Problem requirements: Give back the whole listing exactly as shown.

═════ Dataset content

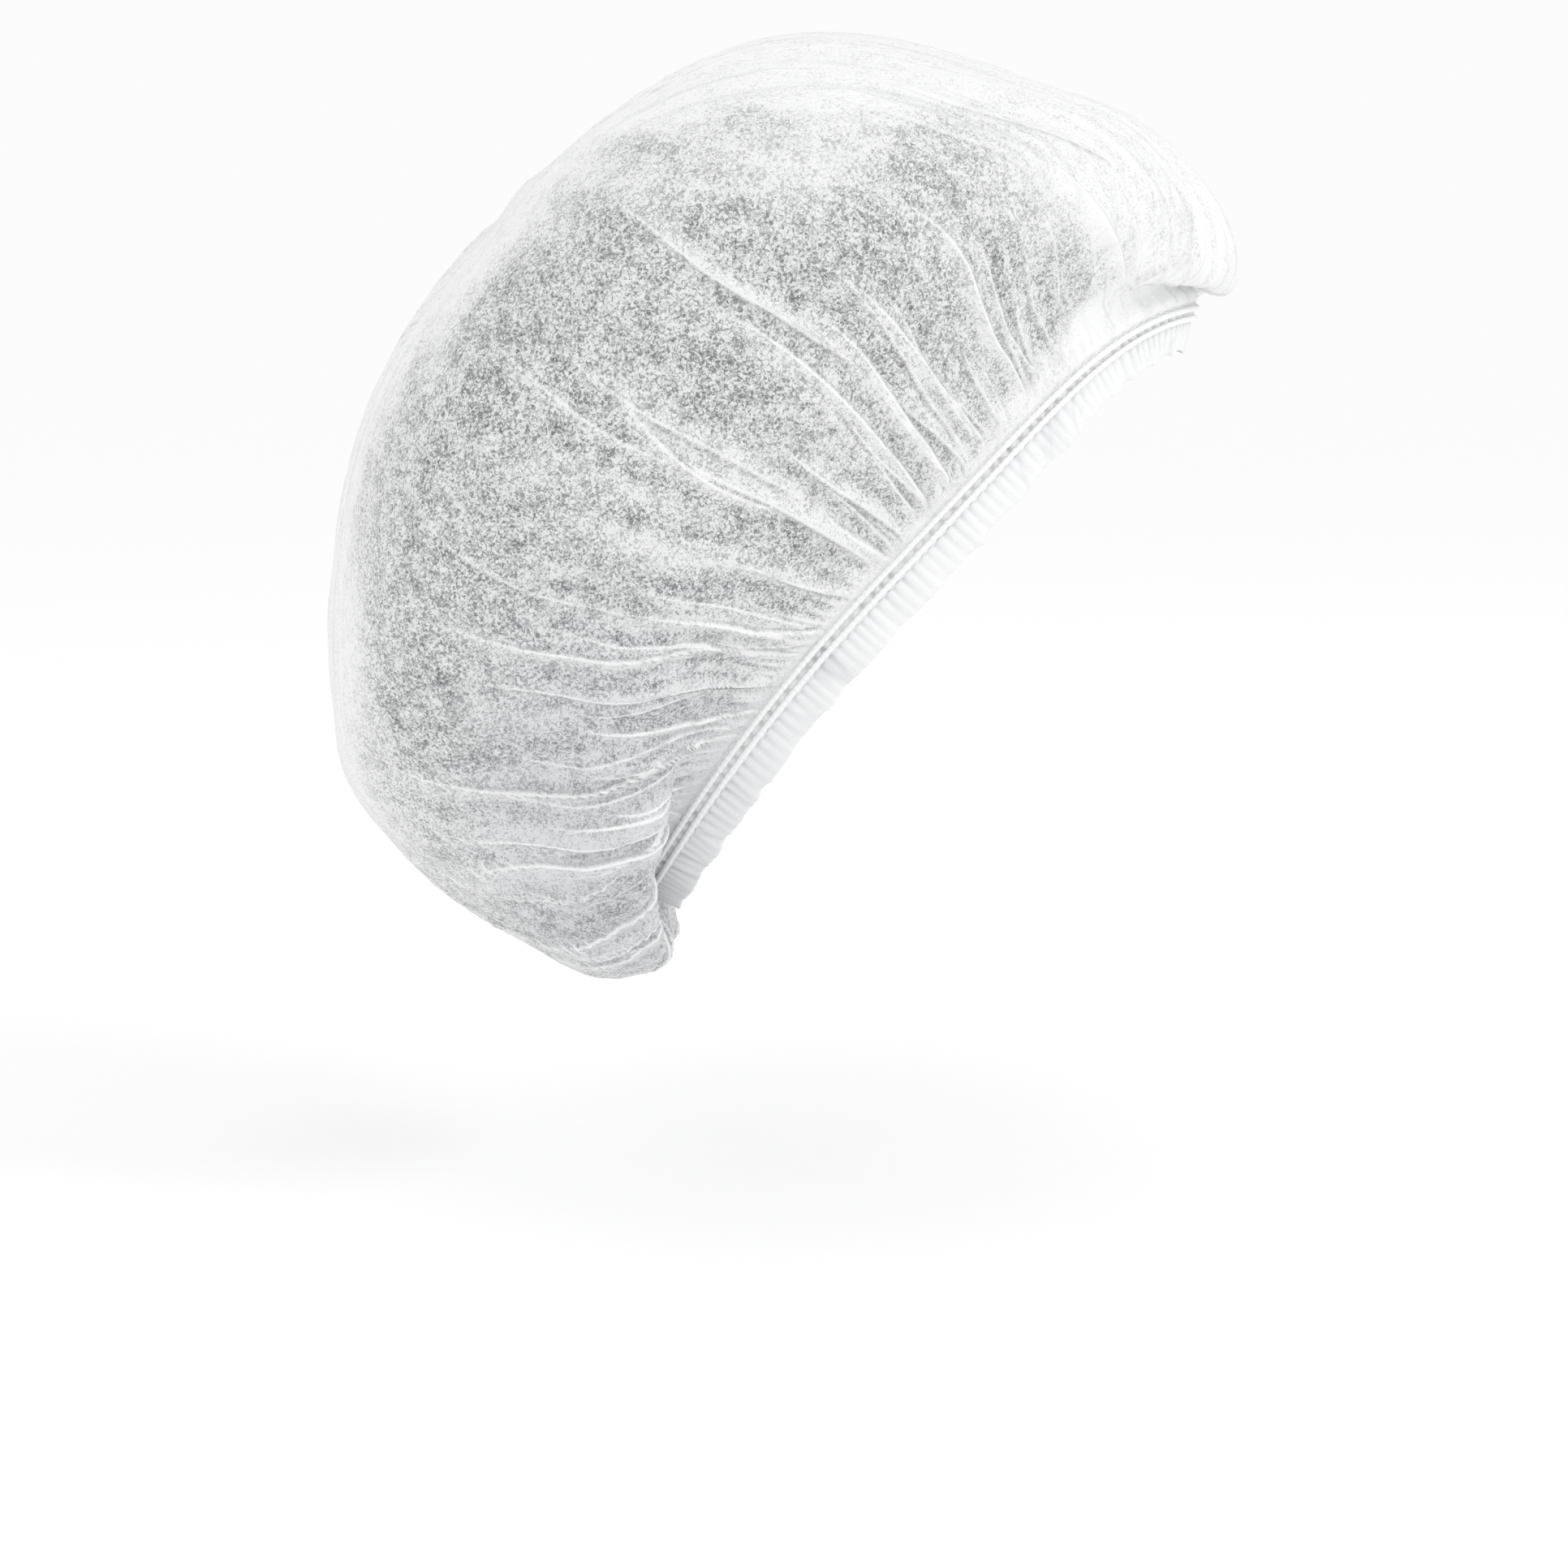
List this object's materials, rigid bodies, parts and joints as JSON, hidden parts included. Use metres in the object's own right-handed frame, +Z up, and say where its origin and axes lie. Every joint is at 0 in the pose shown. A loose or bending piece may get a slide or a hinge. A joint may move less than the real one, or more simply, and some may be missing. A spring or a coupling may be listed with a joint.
{
  "type": "disposable bouffant cap",
  "caption": "Disposable white non-woven bouffant cap: a puffed, pleated crown gathered on an elastic hem with a ruffled edge, held in its worn shape.",
  "frame": {"origin": "the centre of the elastic loop, where the head goes in and holds the cap up", "axes": "+Z up, -Y towards the forehead, +X towards the wearer's left. The loop's plane falls 46.6 degrees from the forehead to the nape"},
  "size_m": [0.2485, 0.2855, 0.2973],
  "materials": {
    "spunbond_cloth": "matt, semi-transparent spunbond polypropylene",
    "hem_cloth": "matt, doubled spunbond polypropylene",
    "elastic": "satin, covered elastic strand"
  },
  "bodies": {
    "root": {"crown": "spunbond_cloth", "hem_casing": "hem_cloth", "hem_ruffle": "hem_cloth", "elastic_upper": "elastic", "elastic_lower": "elastic"}
  },
  "joints": []
}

══════════

Final result:
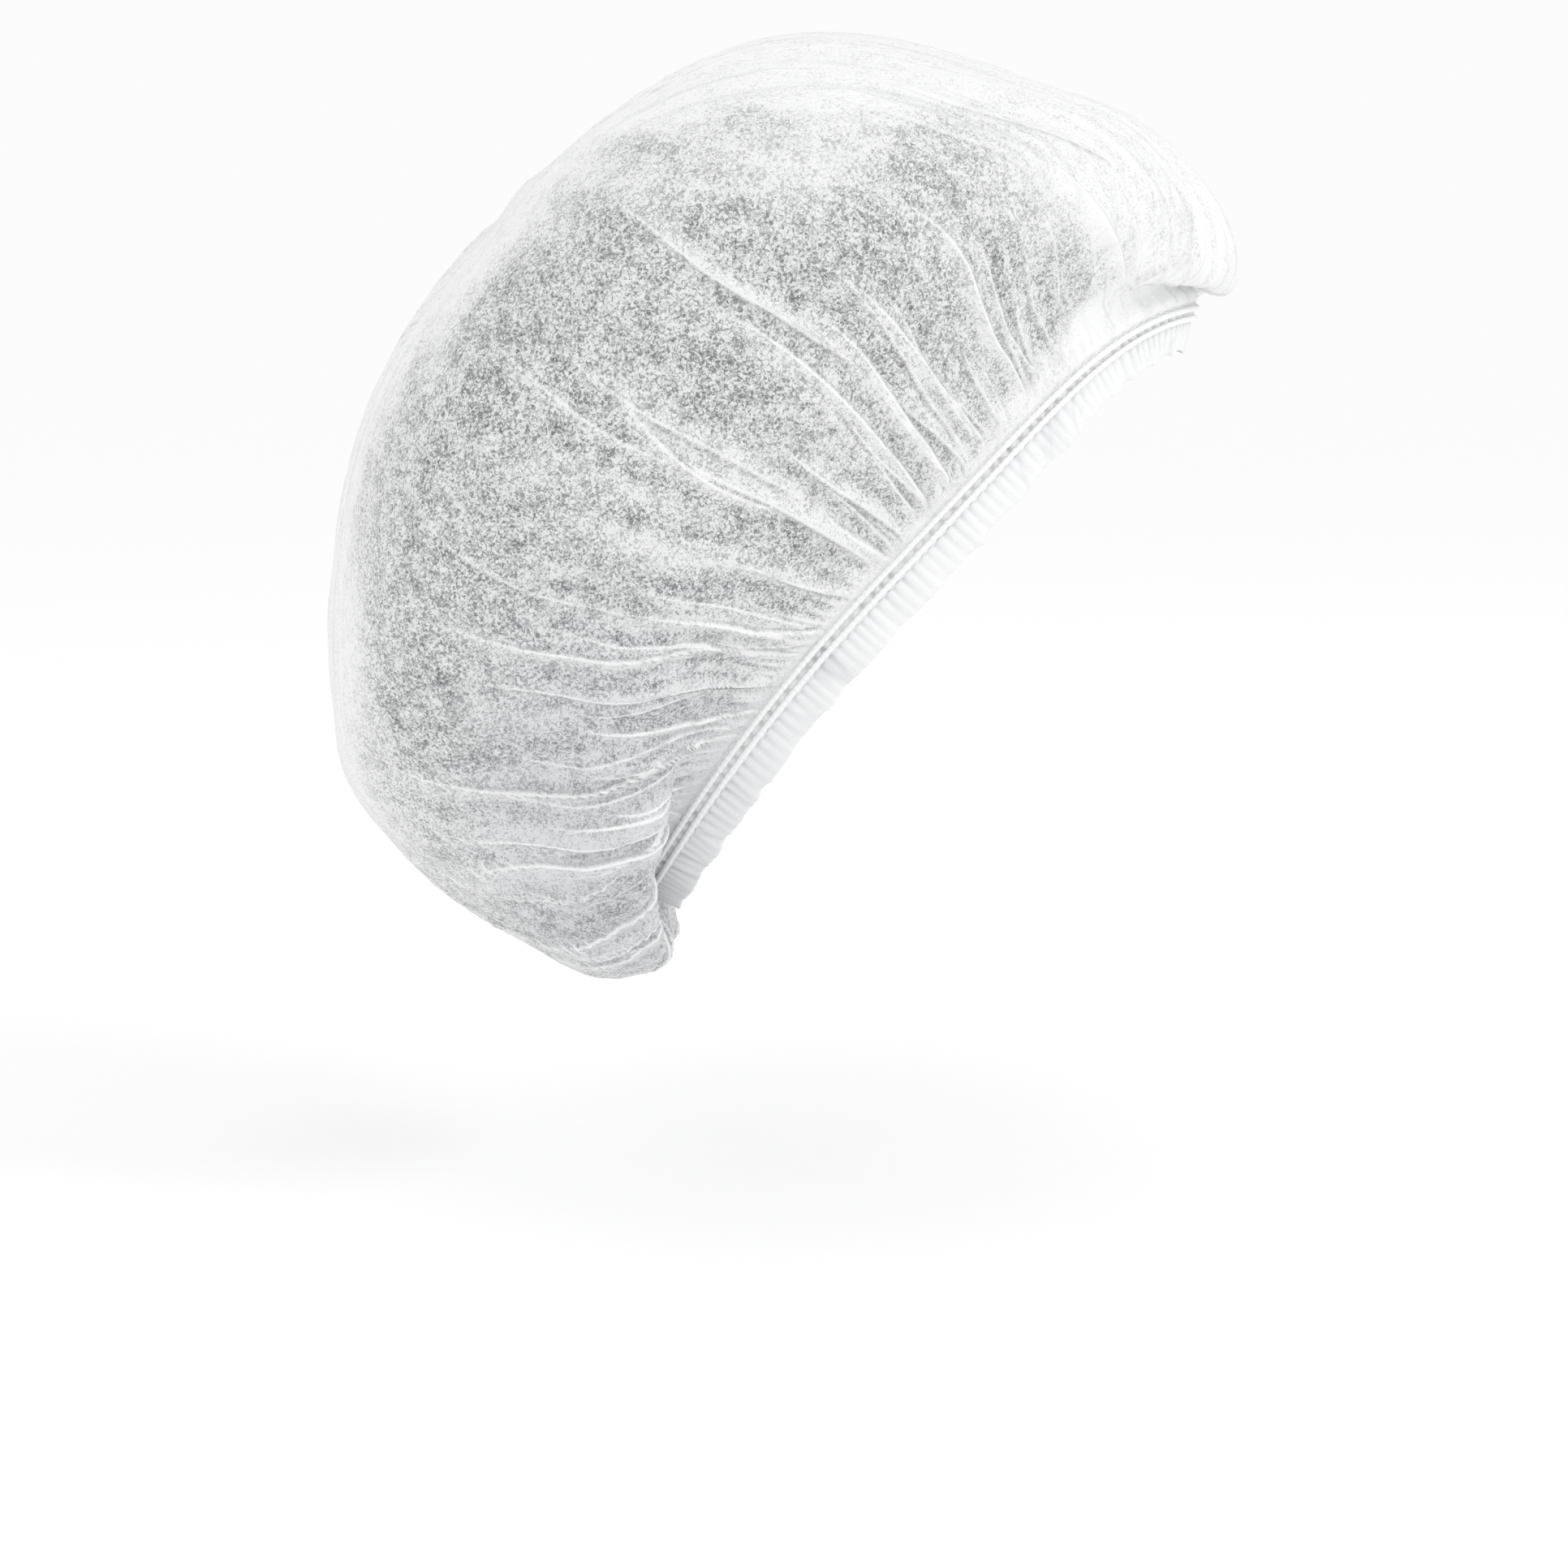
List this object's materials, rigid bodies, parts and joints as JSON, hidden parts included. Use metres in the object's own right-handed frame, +Z up, and say where its origin and axes lie. Every joint is at 0 in the pose shown. A loose or bending piece may get a slide or a hinge. A joint may move less than the real one, or more simply, and some may be missing. A spring or a coupling may be listed with a joint.
{
  "type": "disposable bouffant cap",
  "caption": "Disposable white non-woven bouffant cap: a puffed, pleated crown gathered on an elastic hem with a ruffled edge, held in its worn shape.",
  "frame": {"origin": "the centre of the elastic loop, where the head goes in and holds the cap up", "axes": "+Z up, -Y towards the forehead, +X towards the wearer's left. The loop's plane falls 46.6 degrees from the forehead to the nape"},
  "size_m": [0.2485, 0.2855, 0.2973],
  "materials": {
    "spunbond_cloth": "matt, semi-transparent spunbond polypropylene",
    "hem_cloth": "matt, doubled spunbond polypropylene",
    "elastic": "satin, covered elastic strand"
  },
  "bodies": {
    "root": {"crown": "spunbond_cloth", "hem_casing": "hem_cloth", "hem_ruffle": "hem_cloth", "elastic_upper": "elastic", "elastic_lower": "elastic"}
  },
  "joints": []
}